Tools and Techniques for Web Scraping

There are various tools and techniques that you can use to scrape data. Here’s a breakdown of the most common ones:

  1. Beautiful Soup (Python): A popular Python library for parsing HTML and XML documents. It is beginner-friendly and ideal for small to medium-scale projects.
  2. Selenium: A browser automation tool that can be used for scraping websites that require JavaScript execution.
  3. Scrapy: A fast and efficient Python framework for large-scale web scraping projects.
  4. PHP DOM: Useful for developers familiar with PHP, enabling them to extract content from websites directly using PHP code.

Step-by-Step: A Simple Web Scraping Example Using Python

import requests
from bs4 import BeautifulSoup

# Specify the URL to scrape
url = 'https://example.com'

# Send an HTTP request and get the webpage content
response = requests.get(url)

# Parse the HTML content using Beautiful Soup
soup = BeautifulSoup(response.content, 'html.parser')

# Extract specific data (e.g., titles)
titles = soup.find_all('h2', class_='title')

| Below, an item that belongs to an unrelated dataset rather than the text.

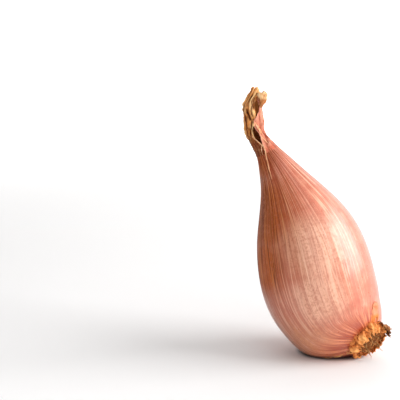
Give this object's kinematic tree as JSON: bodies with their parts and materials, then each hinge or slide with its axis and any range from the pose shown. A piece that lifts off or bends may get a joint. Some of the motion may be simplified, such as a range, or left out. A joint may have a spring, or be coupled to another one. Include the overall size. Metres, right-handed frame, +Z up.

# Print the extracted titles
for title in titles:
    print(title.text)

This simple script sends a request to a webpage, parses the HTML, and extracts the titles from <h2> tags with the class title

Best Practices for Web Scraping

  1. Respect Robots.txt: Always check if the website allows scraping by reviewing its robots.txt file.
  2. Avoid Overloading Servers: Use delays between requests to avoid overwhelming the target server.
  3. Legal Considerations: Be mindful of copyright laws and terms of service.
  4. Stay Updated: Web scraping is constantly evolving, and websites update their structures frequently.

Conclusion

Web scraping is a powerful skill that can unlock new opportunities for data-driven decision-making.